CFG documentation

Hi folks,
I'm trying to hack CLANG to translate its Control Flow Graph (CFG) to the
native CFG for my own tool -- essentially use CLANG as a frontend (and
possibly more) to a pre-existing tool. Does anybody have any documentation
on the CLANG control flow graph other than the doxygen stuff? I would really
appreciate any pointers on where to start.

Regards,
Gaurav

Hi Gaurav,

There is some documentation on the CFG here:

  http://clang.llvm.org/docs/InternalsManual.html#CFG

It's a bit dated, but it explains the core concepts of how the CFG is represented. The CFG has recently been expanded so that it can contain other elements besides just Stmt*, but the design is still the same.

Note that you can dump CFGs from the command line:

$ clang -fsyntax-only -Xclang -analyze -Xclang -dump-cfg t.c

Hi Ted,

Thanks for the link. I had actually already gone through all the documentation online and am currently sifting through the source code starting at cfg.h and branching out. I think using the command line to dump the CFG will help get a jump start, thanks.

Through my posting on the mailing list I was looking for more information on:

  1. Whether there exists a CFG API that hides the implementation details.
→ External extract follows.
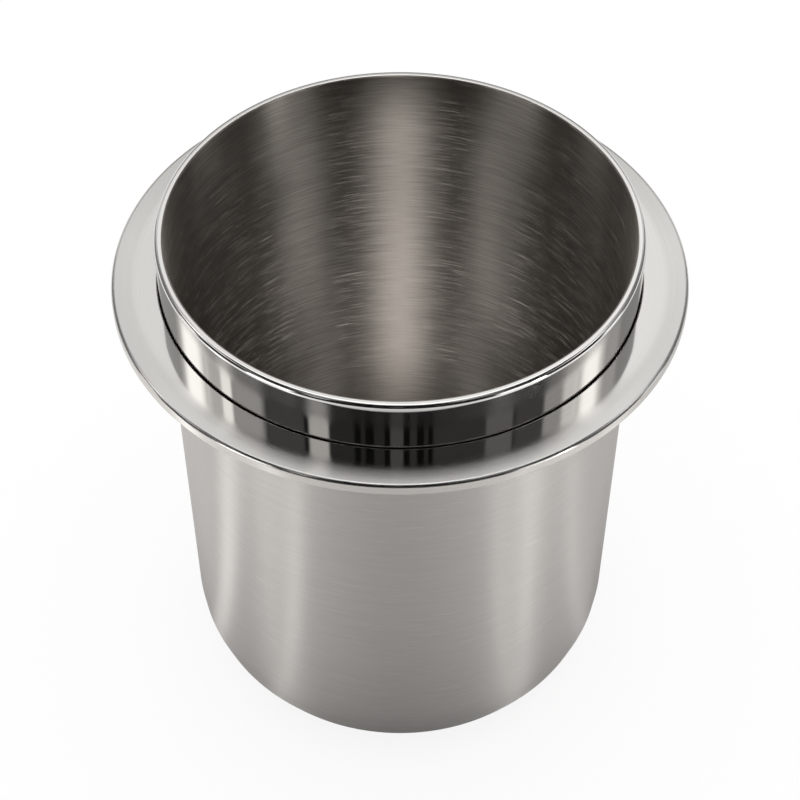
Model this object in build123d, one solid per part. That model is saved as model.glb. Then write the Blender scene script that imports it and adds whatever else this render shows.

  2. The CFG structure and how it relates/uses the AST. E.g. how would one lookup the nature of a variable in an expression or its scope, how the symbol tables are accessed, etc. I think this would relate to how the AST gets translated to the CFG.

Regards,

Gaurav

Hi Ted,

Thanks for the link. I had actually already gone through all the documentation online and am currently sifting through the source code starting at cfg.h and branching out. I think using the command line to dump the CFG will help get a jump start, thanks.
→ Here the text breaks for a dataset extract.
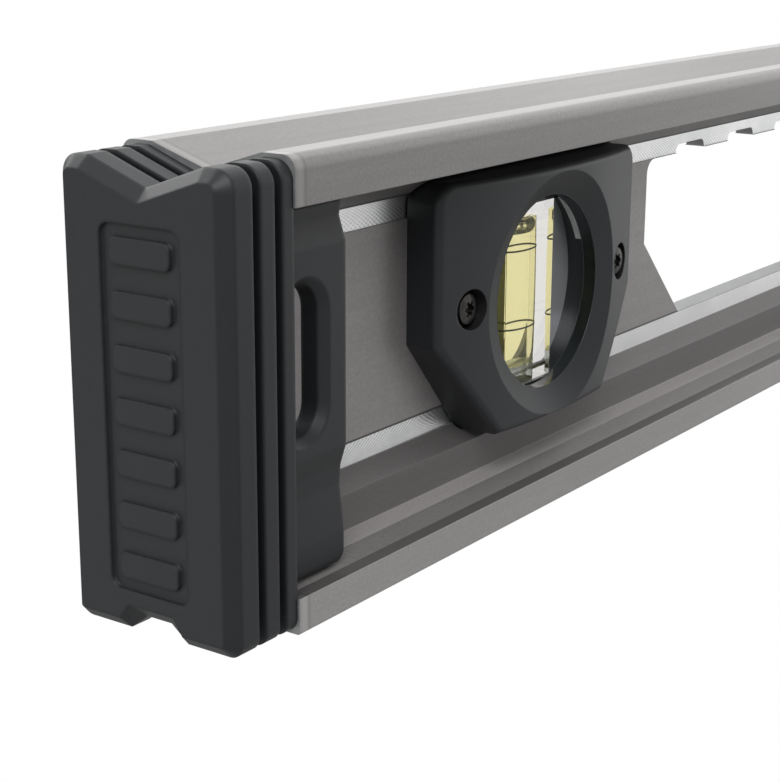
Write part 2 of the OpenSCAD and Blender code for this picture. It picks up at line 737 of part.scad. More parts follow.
module left_front_housing() at_left() front_housing(0, vial_drop);
module left_rear_housing() at_left() rear_housing(0, vial_drop);
module left_vial_body() at_left(vial_drop) vial_body(0);
module left_vial_liquid() at_left(vial_drop) plumb_liquid();
module left_vial_bubble() at_left(vial_drop) color(col_bubble) plumb_bubble_solid();
module left_vial_plug() at_left(vial_drop) vial_plug(0);
module left_housing_screws() at_left() housing_screws();

module level_front_housing() at_middle() front_housing(90, 0);
module level_rear_housing() at_middle() rear_housing(90, 0);
module level_vial_body() at_middle() vial_body(90);
module level_vial_liquid() at_middle() level_liquid();
module level_vial_bubble() at_middle() color(col_bubble) level_bubble_solid();
module level_vial_plug() at_middle() vial_plug(90);
module level_housing_screws() at_middle() housing_screws();

module right_front_housing() at_right() front_housing(0, vial_drop);
module right_rear_housing() at_right() rear_housing(0, vial_drop);
module right_vial_body() at_right(vial_drop) vial_body(0);
module right_vial_liquid() at_right(vial_drop) plumb_liquid();
module right_vial_bubble() at_right(vial_drop) color(col_bubble) plumb_bubble_solid();
module right_vial_plug() at_right(vial_drop) vial_plug(0);
module right_housing_screws() at_right() housing_screws();

beam();
left_end_cap();
right_end_cap();
left_front_housing();
left_rear_housing();
left_vial_body();
left_vial_liquid();
left_vial_bubble();
left_vial_plug();
left_housing_screws();
level_front_housing();
level_rear_housing();
level_vial_body();
level_vial_liquid();
level_vial_bubble();
level_vial_plug();
level_housing_screws();
right_front_housing();
right_rear_housing();
right_vial_body();
right_vial_liquid();
right_vial_bubble();
right_vial_plug();
right_housing_screws();
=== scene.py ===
"""I-beam level: the looks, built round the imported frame.

Sizes are written in millimetres, and MM turns them into Blender's metres.
"""
import math
import bmesh
import bpy
from mathutils import Matrix, Vector


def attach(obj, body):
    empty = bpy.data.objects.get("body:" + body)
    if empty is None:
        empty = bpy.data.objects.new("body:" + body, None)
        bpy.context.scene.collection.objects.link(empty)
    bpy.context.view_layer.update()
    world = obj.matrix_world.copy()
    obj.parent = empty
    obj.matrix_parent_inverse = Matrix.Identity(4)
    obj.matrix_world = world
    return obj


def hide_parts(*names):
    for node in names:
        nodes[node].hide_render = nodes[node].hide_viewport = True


MM = 0.001

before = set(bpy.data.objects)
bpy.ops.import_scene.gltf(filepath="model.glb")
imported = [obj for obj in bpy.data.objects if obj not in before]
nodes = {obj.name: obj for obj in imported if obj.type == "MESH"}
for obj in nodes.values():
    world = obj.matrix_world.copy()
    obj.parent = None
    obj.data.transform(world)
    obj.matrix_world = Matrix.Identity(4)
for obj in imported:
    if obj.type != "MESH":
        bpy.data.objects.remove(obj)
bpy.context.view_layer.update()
scene = bpy.context.scene


def extent(node):
    """Middle and size of a node's box, in millimetres."""
    points = [v.co / MM for v in nodes[node].data.vertices]
    low, high = (Vector([pick(p[i] for p in points) for i in range(3)]) for pick in (min, max))
    return (low + high) / 2, high - low


# Sizes of the beam; y is counted from its middle plane to both sides

BEAM_END = extent("beam")[1].x / 2
PLUMB_X = extent("right_vial_body")[0].x     # from the middle to each plumb vial
WEB_Y = 2.0                                  # sides of the web
BAND_Y = (1.7, 1.85)                         # the milled bands, cut a little deeper
HOLES_X = (30, 260)                          # stretch of each half that has the hand hole in it
STRIP_Y, STRIP_Z = (4.5, 8.4), 8             # the lower flange's raised inner strip
SIDE_Y, SIDE_Z = 13.4, 6                     # the lower flange's outer side
SHOULDER_Y, SHOULDER_Z = (2, 4.8), (5.5, 13.3)   # the lower shoulder and its slope
HOLLOW_Y, HOLLOW_Z = 10.9, 5                 # the lower flange from its hollow to its edge

# Sizes of the vial stations; y is counted from the middle plane to both sides

WINDOW_Z = 31.3                    # height of the windows' centres
WINDOW_R = 14.9                    # a front housing's window
CHAMBER_R = 17.3                   # the round chamber, and a rear housing's window
FACE_Y, FACE_R = 11.0, 113.0       # top of the bowed face, and its radius
BEVEL_Y, BEVEL_R = 8.4, 18.7       # the bevel's inner plane, and its outer radius
SCREW_X, SCREW_Z = 22.2, 1.2       # a screw's place from the window's centre
COUNTERBORE_R = 3.0
BLOCK_EDGE = 0.15                  # chamfers of a clear block
BARREL_R, BARREL_FALL = 4.38, 0.2  # radius of a vial's cavity, and how much it narrows to the ends
RING_PLACE = 6.1                   # from the middle of a vial's marks to each of them
RING_STAND = 0.03                  # how far a ring stands off the cavity
RING_IN, RING_OUT = -0.02, 0.05    # its two faces, counted from there
RING_HALF = 0.14                   # half its width

# Small things in a front window; their y is negative, as in the frame

LIP_EDGES = (-8.36, -6.25)         # the outer and inner edge of the window's lip
BEAD_R = 0.07                      # radius of the beads on them
BEAD_STAND = 0.03                  # how far a bead's middle lies outside the window's edge
# A painted reflection: a light grey strip on the glossy chamber wall stands for the clear vial block
# reflected there
REFLECTION_START, REFLECTION_SWEEP = 18, 44    # degrees round the window's centre
REFLECTION_DEPTHS = (0.02, 0.2)          # the painted reflection's two faces, from the chamber's wall
REFLECTION_SIDES = (-5.3, 1.1), (-3.8, 1.4)  # each long side: its y at the start, and how far it drifts


# Helpers for nodes


def feed(tree, socket, value):
    """Link a socket to another one, or give it a fixed value."""
    if isinstance(value, bpy.types.NodeSocket):
        tree.links.new(value, socket)
    else:
        socket.default_value = value


def add(tree, kind, inputs=None, **settings):
    """A new node with its settings and inputs."""
    node = tree.nodes.new(kind)
    for key, value in settings.items():
        setattr(node, key, value)
    for key, value in (inputs or {}).items():
        feed(tree, node.inputs[key], value)
    return node


def calc(tree, operation, first, second=0.0):
    return add(tree, "ShaderNodeMath", {0: first, 1: second}, operation=operation).outputs[0]


def noise(tree, coords, scale, detail, rough, stretch=(1, 1, 1)):
    """Noise on the object's coordinates; a small stretch draws it out along that axis."""
    place = add(tree, "ShaderNodeMapping", {"Vector": coords, "Scale": stretch}).outputs[0]
    inputs = {"Vector": place, "Scale": scale, "Detail": detail, "Roughness": rough}
    return add(tree, "ShaderNodeTexNoise", inputs).outputs["Fac"]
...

Through my posting on the mailing list I was looking for more information on:

  1. Whether there exists a CFG API that hides the implementation details.

The public methods of the CFG class should be considered as part of its API.
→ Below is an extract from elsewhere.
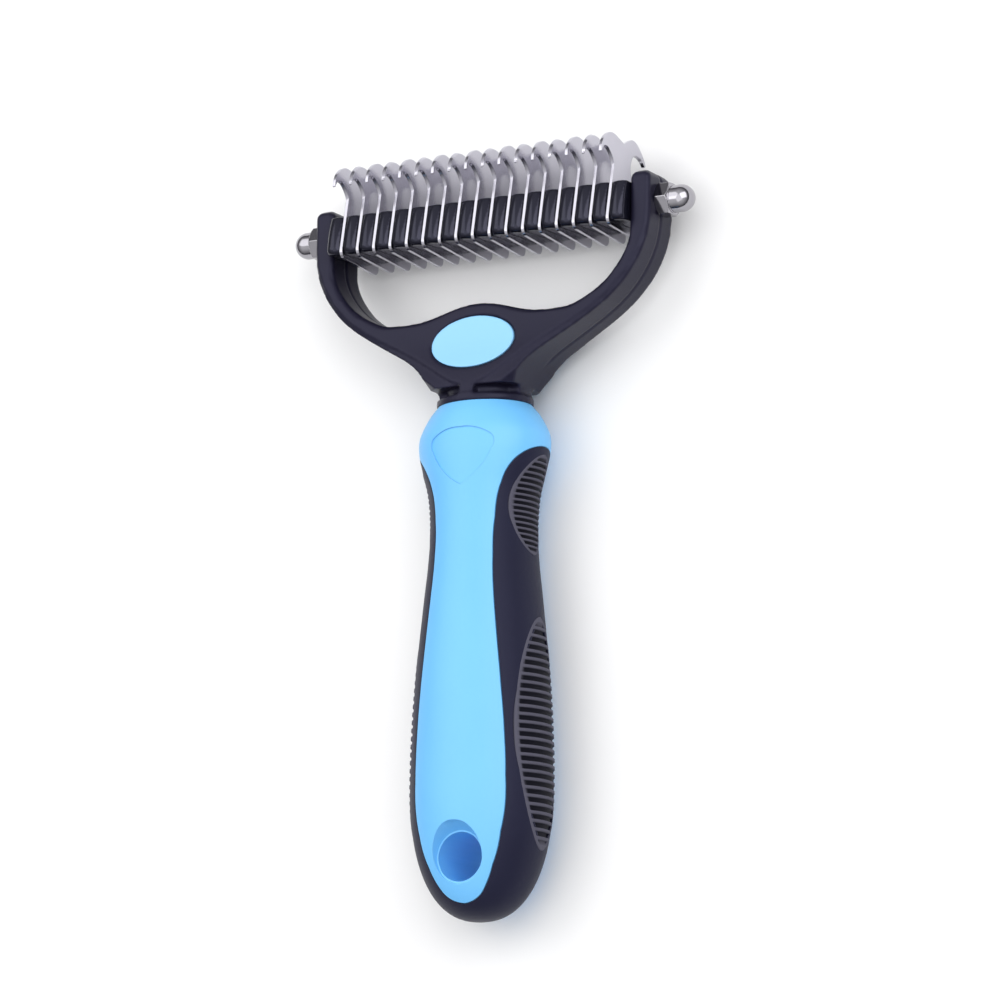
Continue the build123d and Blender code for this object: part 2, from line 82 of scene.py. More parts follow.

  1. The CFG structure and how it relates/uses the AST. E.g. how would one lookup the nature of a variable in an expression or its scope, how the symbol tables are accessed, etc. I think this would relate to how the AST gets translated to the CFG.

I think some of your questions more have to do with how some fundamental concepts are represented in Clang in general. The CFG simply models a control-flow relation between elements (i.e., statements and expressions) in the AST, no more and no less. It does not encapsulate scope or reason about anything else except statements and expressions.

The AST encapsulates statements, expressions, and declarations. There is no symbol table per se in the Clang frontend, as all symbols are uniquely identified by their (canonical) declarations. The LLVM backend reasons about symbols differently since that represents a strictly low-level representation of the program. Scope is currently not modeled explicitly in the AST, but it can be inferred. The parser and semantic analyzer reason about scope while building the AST, but that information is not recorded in the AST.

Hi Ted,

Thanks for the explanation. After a brief chat with someone who explored using LLVM for a slightly different purpose, I have determined that I might be barking up the wrong tree. Maybe I should be looking at the LLVM assembly language instead since it maintains type information anyway and should be easier to convert to my tool’s native CDFG.

Regards,

Gaurav